The charred remains of two American servicemen, along with those of Detective Constable Beaumont and Laszlo Dolan, were found in what was left of the burnt-out Hunters Lodge inn at Priddy. A fifth man, who I knew to be my friend Benjamin Goodman, was never identified by the police. When asked if I had any idea who the fifth man may have been, I told the police that the only two men I knew by name were DC Beaumont and my good friend Lazarus Dolan: the friend I had turned to when I found myself on the run from Paxton and his men. Although it broke my heart to deny the fifth man’s existence, I knew that I needed to keep Benny’s name out of the picture.
Jack Paxton’s battered body was found floating in the tidal harbour at Cumberland Basin. His corpse was collected by the United States Air Force and he was shipped back to his home country. When his coffin arrived stateside, it was not draped with the American flag.
The body of Detective Constable David Martin and three other deceased American servicemen were found lying in various parts of Leigh Woods. All had died after receiving multiple gunshot wounds.
After a week of police searches along
the Avon Gorge and Leigh Woods, and the extensive dredging of large sections of the River Avon, my cousin Vic’s body was still not found. It was presumed that the tidal river had either washed his corpse further downstream or that the muddy waters of the Avon had taken him down into the deep silt and that his remains would perhaps never be found.
The police made much of my cousin’s disappearance and presumed death. Here was a black man with a history of consorting with the city’s nefarious villains and crooks. A man who had connections to racketeering, theft and the handling of stolen goods, of trading on the black market and establishing properties for illicit behaviour, was an easy target for a police force who desperately wanted to pin a face to the crimes committed. Detective Inspector William Fletcher needed a suspect for the deaths of two of his police officers and four other American servicemen. It didn’t take him long to weigh all the evidence towards an obvious culprit: a man with a motive and criminal intent – my cousin, Victor Ellington.
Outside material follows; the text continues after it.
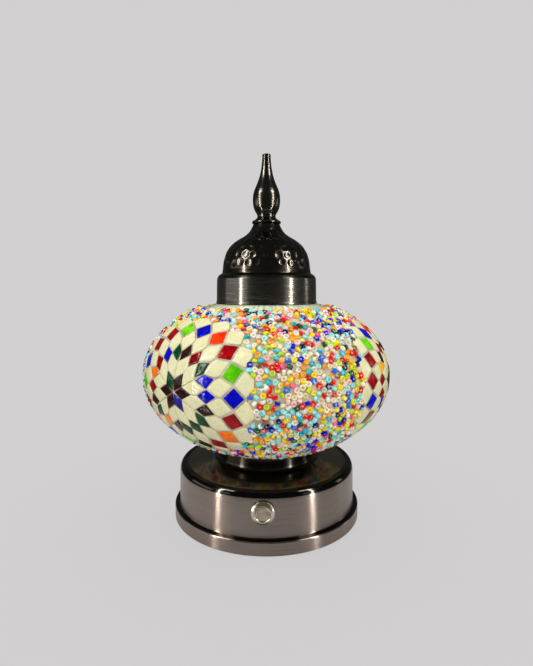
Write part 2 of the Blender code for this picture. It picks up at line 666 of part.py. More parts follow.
def leads():
    """The wires between the cells, the button, the charging board and the LED board."""
    board = BOARD_BOTTOM + BOARD_THICKNESS + GAP
    tab = 23.0 + GAP
    for name, side, finish in (("battery_lead_plus", 1, RED_WIRE), ("battery_lead_minus", -1, BLACK_WIRE)):
        wire(name, [(side * 34.8, 12.0, tab), (side * 34.0, 14.0, tab + 3.0), (side * 26.0, 24.0, tab + 1.0),
                    (side * 15.0, 32.0, 20.5), (side * 13.5, 33.5, board)], LEAD_RADIUS, finish)
    for number, side in ((1, -1), (2, 1)):
        wire(f"switch_lead_{number}",
             [(side * 3.5, -48.2, BUTTON_HEIGHT), (side * 7.0, -43.0, 30.0), (side * 30.0, -34.0, 26.0),
              (side * 44.0, -16.0, 22.0), (side * 43.5, 10.0, 22.0), (side * 27.0, 33.0, 20.5),
              (side * 15.0, 43.0, 18.5), (side * 14.0, 43.5, board)], LEAD_RADIUS, WHITE_WIRE)
    under_led = LED_BOARD_BOTTOM - GAP
    for name, side, finish in (("led_lead_plus", 1, RED_WIRE), ("led_lead_minus", -1, BLACK_WIRE)):
        wire(name, [(side * 4.0, 33.5, board), (side * 4.5, 32.5, 22.0), (side * 9.0, 20.0, 36.0),
                    (side * LEAD_HOLE_X, 2.0, 52.0), (side * LEAD_HOLE_X, 0, 62.0),
                    (side * LEAD_HOLE_X, 0, under_led)], LEAD_RADIUS, finish)


base_housing()
bottom_plate()
plate_fixings()
rubber_feet()
push_button()
battery_pack()
charge_unit()
rod_and_nuts()
light_unit()
glass_globe()
mosaic()
globe_seals()
top_cap()
finial()
leads()
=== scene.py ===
"""The looks of the mosaic glass table lamp: fine meshes, materials, light and camera.

Lengths in this script are in millimetres, with z up from the table and the front at -Y, and MM
turns them into Blender's metres. An azimuth is in degrees from the front towards +X.
"""
import json
import math
import random

import bpy
import numpy as np
from mathutils import Matrix, Vector
from mathutils.kdtree import KDTree


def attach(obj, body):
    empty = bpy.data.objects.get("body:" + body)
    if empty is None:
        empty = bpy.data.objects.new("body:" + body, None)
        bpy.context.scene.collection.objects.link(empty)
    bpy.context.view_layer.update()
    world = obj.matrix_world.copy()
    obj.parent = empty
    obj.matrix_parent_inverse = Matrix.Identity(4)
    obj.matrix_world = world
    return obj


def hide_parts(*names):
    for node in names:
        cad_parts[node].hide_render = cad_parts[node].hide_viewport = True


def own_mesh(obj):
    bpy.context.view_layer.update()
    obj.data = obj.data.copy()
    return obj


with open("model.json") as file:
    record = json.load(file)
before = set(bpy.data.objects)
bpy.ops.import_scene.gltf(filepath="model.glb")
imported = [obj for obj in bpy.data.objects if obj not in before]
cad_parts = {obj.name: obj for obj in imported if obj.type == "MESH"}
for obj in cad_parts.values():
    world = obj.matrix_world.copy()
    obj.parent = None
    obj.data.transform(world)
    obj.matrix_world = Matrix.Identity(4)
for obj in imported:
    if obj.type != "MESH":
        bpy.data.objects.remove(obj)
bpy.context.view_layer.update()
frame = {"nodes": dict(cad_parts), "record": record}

MM = 0.001
NODES = frame["nodes"]

# --- Driving dimensions ---

# Globe: its outline is r = a cos(t)^(2/p), z = centre + b sin(t)^(2/p), for t in degrees
GLOBE_CENTRE = 119.3
GLOBE_POWER = 2.08
MOSAIC_A = 101.2
MOSAIC_B = 65.4
MOSAIC_DEPTH = 3.0
GLASS_WALL = 2.2
GLASS_MOUTH = 33.0
GLASS_NECK = 35.5
GLASS_RIM = 186.0
MOSAIC_TOP = 58.6
MOSAIC_FOOT = -66.4

# Drum base
FLANGE_RADIUS = 77.6
FLANGE_BOTTOM = 0.6
FLANGE_TOP = 11.0
WALL_FOOT = 73.5
WALL_HEAD = 72.9
WALL_TOP = 41.0
NECK_RADIUS = 40.0
NECK_TOP = 59.0
SHEET = 1.2
ROD_HOLE = 5.3
RIM_BEAD_START = 66.3

# Cap and finial
COLLAR_FOOT = 177.1
COLLAR_HEAD = 197.5
CAP_SHEET = 1.0

# Push button on an axis along Y; its outlines are (radius, distance in front of the axis)
BUTTON_HEIGHT = 31.0
BARREL_RADIUS = 7.9
BUTTON_BORE = 5.65
CAP_RADIUS = 5.4
SOCKET_HEIGHT = 17.6
SOCKET_HALF_WIDTH = 4.77
SOCKET_HALF_HEIGHT = 1.93

TAU = 2 * math.pi


# --- Colours ---

def srgb(red, green, blue):
    """A display colour, 0 to 255, as the linear colour that Blender works in."""
    def linear(value):
        value = value / 255
        return value / 12.92 if value <= 0.04045 else ((value + 0.055) / 1.055) ** 2.4
    return linear(red), linear(green), linear(blue), 1.0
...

Five days after being arrested I was released pending further police inquiries. Inquiries that subsequently saw me fail to be charged with any offence. To this very day, I don’t know how the hell I got away with it. I’d walked out of Bridewell police station with a nagging sensation deep in my gut, a suspicion inside of me that sensed that DI Fletcher knew I had been lying about the death of Truth. I never got to know why the wily old goat didn’t pursue a further line of inquiry into the matter. Perhaps he’d read between the lines of my partially fabricated story, and after uncovering all the misery caused at the Walter Wilkins orphanage he simply thought better of bringing down a little more heartache on another poor parentless child. At least that’s what I hoped he was thinking.